The other day I was in my feelings about work and other things and it dawned on me to know what I’m worth. You shouldn’t be staying in places that you don’t feel valued or respected and that includes the workplace, relationships, friendships and so on. You shouldn’t be sitting around questioning yourself, doubting yourself, being miserable and just not happy. You should know what you deserve and not settle for anything less than that. I had to learn this the hard way and if people can’t understand it or respect your boundaries, it is okay to walk away from the situation. It is going to hurt but you’ll feel better in the long run.
I spent a lot of time in places where I knew I deserved better but I got comfortable, didn’t know how to speak up or leave the situation. I am someone who doesn’t like confrontation or getting into arguments with people. I just get uncomfortable if I have to have those difficult conversations with people and honestly just let things go and never say anything. I know that is really bad but and I should know better. I started to distance myself from those people who weren’t being so supportive, were being shady and just not good energy. A simple conversation may have helped but not all friendships are made to last forever. There are some that are just for a season and some that are for lifetime and honestly it is okay to step away from those friendships that you feel is no longer serving you.

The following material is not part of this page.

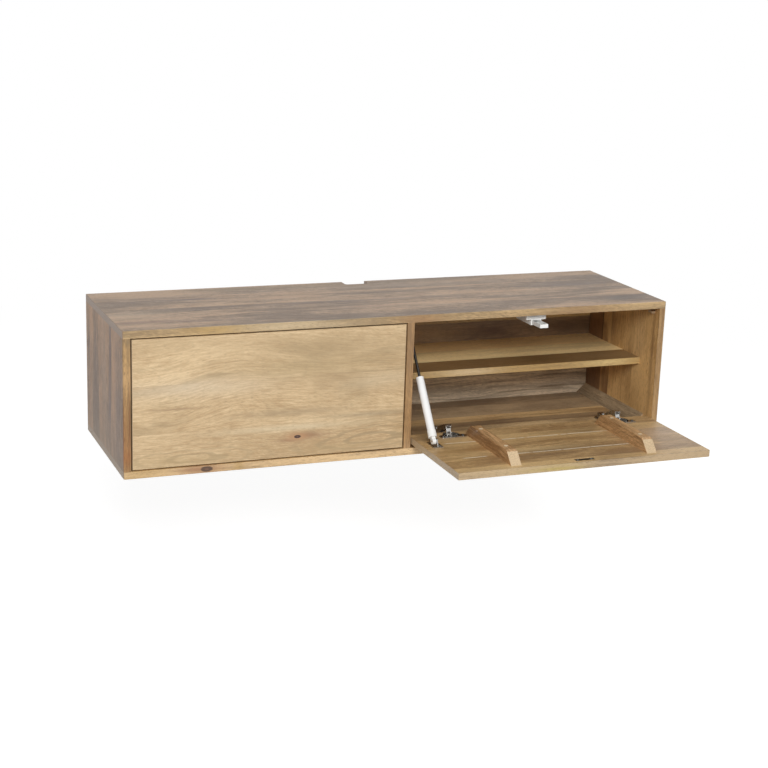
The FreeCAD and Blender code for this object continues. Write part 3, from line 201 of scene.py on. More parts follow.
class Timber(Graph):
    """Timber glued up from staves that lie side by side.

    u runs along the grain, v across the staves and w through the board. flow is v as the grain's own
    course bends it. Noise rates are in cycles per metre, first along the grain and then across it.
    """

    def __init__(self, name, along, across, stave, first, seed):
        super().__init__(name)
        self.along, self.across, self.stave, self.first = along, across, stave, first
        self.spot = self.place()
        self.axes = self.split(self.spot)
        self.u, self.v = self.axes[along], self.axes[across]
        self.w = self.axes[X + Y + Z - along - across]
        self.flow = self.v
        position = self.math("DIVIDE", self.minus(self.v, first), stave)
        self.number = self.math("FLOOR", position)
        self.middle = self.minus(self.minus(position, self.number), 0.5)
        self.chances = self.random(self.plus(self.number, seed))
        self.offset = self.math("MULTIPLY_ADD", self.chances[0], STAVE_OFFSET, seed)

    def sized(self, lengthwise, otherwise):
        """A size for each axis: one along the grain and the other across it."""
        size = [otherwise] * 3
        size[self.along] = lengthwise
        return size

    def reach(self, place, centre, size):
        """The distance from a centre, measured in the size given for each axis."""
        return self.length(self.vector("DIVIDE", self.vector("SUBTRACT", place, centre), size))

    def blob(self, centre, size):
        """1 at the centre, falling off softly to 0 over the size given for each axis."""
        reach = self.reach(self.spot, centre, size)
        return self.math("EXPONENT", self.times(reach, reach, -1.0))

    def grain_noise(self, along_rate, across_rate, detail, roughness=0.5, shift=0.0):
        """Noise that follows the grain."""
        through = self.math("MULTIPLY_ADD", self.w, across_rate, shift)
        place = self.join(self.times(self.u, along_rate), self.times(self.flow, across_rate), through)
        return self.noise(place, detail, roughness)

    def layer_noise(self, along_rate, level, level_rate, detail, roughness):
        """Noise that follows the levels of a value, such as the distance from the pith."""
        place = self.join(self.times(self.u, along_rate), self.times(level, level_rate), self.offset)
        return self.noise(place, detail, roughness)

    def bend_grain(self, bends, knots, waver):
        """Lets the grain tilt, swell round the knots and waver."""
        for centre, size, slope in bends:
            tilt = self.times(self.minus(self.u, centre[self.along]), slope)
            self.flow = self.plus(self.flow, self.times(tilt, self.blob(centre, size)))
        for centre, size in knots:
            side = self.ramp(self.minus(self.v, centre[self.across]), -size, size, -1.0, 1.0)
            swell = self.blob(centre, self.sized(size * 6.0, size * 3.0))
            self.flow = self.minus(self.flow, self.times(side, swell, size * 1.2))
        wide = self.minus(self.grain_noise(2.6, 6.0, 1.5, shift=self.offset), 0.5)
        self.ripple = self.minus(self.grain_noise(10.0, 24.0, 2.0, shift=self.offset), 0.5)
        self.flow = self.plus(self.flow, self.times(wide, 0.045 * waver))
        self.flow = self.plus(self.flow, self.times(self.ripple, 0.009 * waver))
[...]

And big emphasis on knowing your worth in the workplace. I’ve stayed working somewhere not knowing that I was worth more and knew I deserved better. I just got comfortable and kept working because I needed the money and knew I just couldn’t walk away with no job and money saved to get me by for a while. It took such a toll on my mental health especially in my previous job and now where I’m currently working. I am just in the mindset that I have to work and keep showing up everyday because I have a family to support and I need this job. I have learned to take those mental health days or leave early because I am at my breaking point emotionally. I just can’t keep showing up broken and not fully into being somewhere because of the financial aspect. I know that I deserve to be somewhere I am respected, management actually cares and listens, they guide me into excelling with the company and also paid what I am worth. I know it is basically non existent to be in workplace that doesn’t have a toxic environment especially being a person of color. We are not always treated fairly and respected in the workplace and I wish things would change with that. Please do not stay in spaces where you don’t feel like you belong, you’re not being treated fairly and start doubting what you are worth.
Just know you deserve everything you work so hard for and should not settle for less. You know what you are worth and always stand by it. I know this is something I need to speak more into existence and believe but just wanted to get this message to you if you needed it.